8 July 2014 By Katrina Hamlin

Xinhuanet is an investment rarity: an online media group that is both fast-growing and profitable.  Booming advertising revenue is propelling the digital arm of China’s state-owned news agency Xinhua towards an initial public offering that could value it at close to $1 billion. Its success doesn’t depend on headlines or scoops, but on being the Communist Pary’s main mouthpiece.

While Western internet advertising rates keep falling, banners and other marketing tools help Xinhuanet pay the bills. Ad sales grew 59 percent in 2013, fuelling a 24 percent jump in net profit. Though the company doesn’t publish data for unique users, it’s clearly attracting eyeballs: Xinhuanet.com has risen to 70 on Alexa’s ranking of the popularity of global websites. The New York Times, which charges a subscription fee to regular users, is at 130.

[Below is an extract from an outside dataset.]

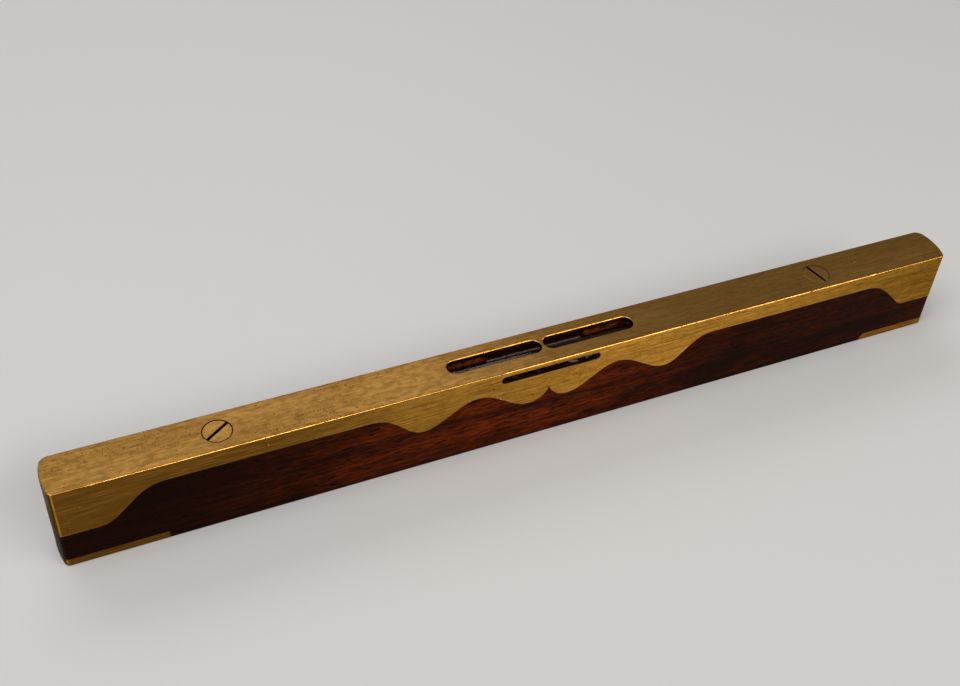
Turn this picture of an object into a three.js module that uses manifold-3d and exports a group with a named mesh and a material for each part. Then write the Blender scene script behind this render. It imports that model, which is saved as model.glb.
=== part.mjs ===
// Brass-bound rosewood spirit level with a capped top, scalloped cheeks and toe plates.
// Millimetres. The origin is the centre of the sole, +X runs along the stock, +Z is up,
// and -Y is the front. Front and back are alike, but the back corners are more worn.

import * as THREE from 'three';
import { mergeVertices } from 'three/addons/utils/BufferGeometryUtils.js';
import Module from 'manifold-3d';

const wasm = await Module();
wasm.setup();

// ---- driving dimensions ----------------------------------------------------------------

const LENGTH = 306;          // over the bowed ends, a twelve inch level
const WIDTH = 15;
const HEIGHT = 31;
const ARRIS = 0.35;          // radius worn on every outer edge
const END_BOW = 20;          // radius of each end, seen from above
const END_CORNER = { front: 1.6, back: 3.2 };   // radii where the sides meet the ends
const HEEL_ROUND = 2.6;      // radius under each end, seen from the side
const GAP = 0.1;             // joint line left between fitted pieces

const PLATE = 1.8;           // thickness of the cap's top
const CHEEK = 1.2;           // thickness of the cap's side and end walls
const TAB_DEPTH = 17.9;      // how far the cap's walls hang down at the ends
const RAIL_DEPTH = 6.1;      // and along the straight stretches

const SIGHT_START = -31.8;   // the two sight slots run from here
const SIGHT_END = 32.5;      // to here, with a thin bridge of brass between them
const BRIDGE = 0.95;
const BRIDGE_X = 0.5;
const SIGHT_WIDTH = 5.8;
const SIGHT_Y = 0.55;        // the sight slots were cut a little behind the centre line
const SIGHT_CHAMFER = 0.16;
const SIDE_SIGHT = { x: 0.25, length: 34.1, height: 2.8, depth: 3.05 };
const SIDE_SIGHT_RELIEF = 0.3;   // the wood is cut back this far around each side window

const TOE_THICKNESS = 2.8;
const TOE = {                // slant: how much longer each plate is at the sole
  left: { side: -1, length: 31.3, slant: 0.2 },
  right: { side: 1, length: 29, slant: 1.4 },
};

const CAP_SCREW = {
  headRadius: 4.35, shankRadius: 1.9, length: 24, slotWidth: 0.9, slotDepth: 1.1, rings: 6,
};
const CAP_SCREW_X = 103.2;
const CAP_SCREW_TURN = { left: 34, right: 103 };   // direction of each driver slot, in degrees
const TOE_SCREW = {
  headRadius: 2.3, shankRadius: 1.1, length: 11, slotWidth: 0.6, slotDepth: 0.6, rings: 3,
};
const TOE_SCREW_SET_IN = [7, 21];                  // from the end of the stock
const TOE_SCREW_TURN = [20, 75];
const HEAD_SUNK = 0.08;      // how far a screw head sits below the face
const HEAD_LAND = 0.35;      // straight rim of a screw head, above its cone
const PLAIN_SHARE = 0.3;     // share of a screw's length that is plain shank
const POINT_LENGTH = 2.5;    // length of its point, in shank radii
const ROOT_SHARE = 0.78;     // thread root over shank radius
const FLANK_SHARE = 0.35;    // share of the pitch taken by the steep flank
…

Xinhuanet is hardly a model for online journalism, though. It combines stodgy, heavily censored reports on Party initiatives with a baffling array of slide shows – recent highlights include an album trailing a pretty Korean presenter around the World Cup. Nor is it a tech wunderkind. Despite plans to raise $240 million for initiatives including “new media technology research and development”, its current offerings lack creative flair.

What it does have is a lucrative monopoly on PR in the People’s Republic. Xinhua has had a direct line into leaders’ news and views since the thirties, giving it exclusive access to the inner workings of the world’s second largest economy. Though this insight comes at the cost of objectivity, outsiders still have to pay attention. Other benefits of state ownership include subsidies, secure licenses, and connections that allow it to attract influential readers and deep-pocketed advertisers.

That could help Xinhuanet’s listing repeat the success of People.cn. Shares in the online unit of the People’s Daily newspaper have nearly doubled in value since their 2012 debut, and now trade on almost 80 times last year’s earnings. A market capitalization of $960 million would imply a multiple of just 36 times for Xinhuanet.

There are limits: neither Xinhuanet nor People’s Daily tempt substantial audiences and revenues from beyond China, and both will continue to depend heavily on their powerful state-backed parents. But as long as ads add up, China may be good enough.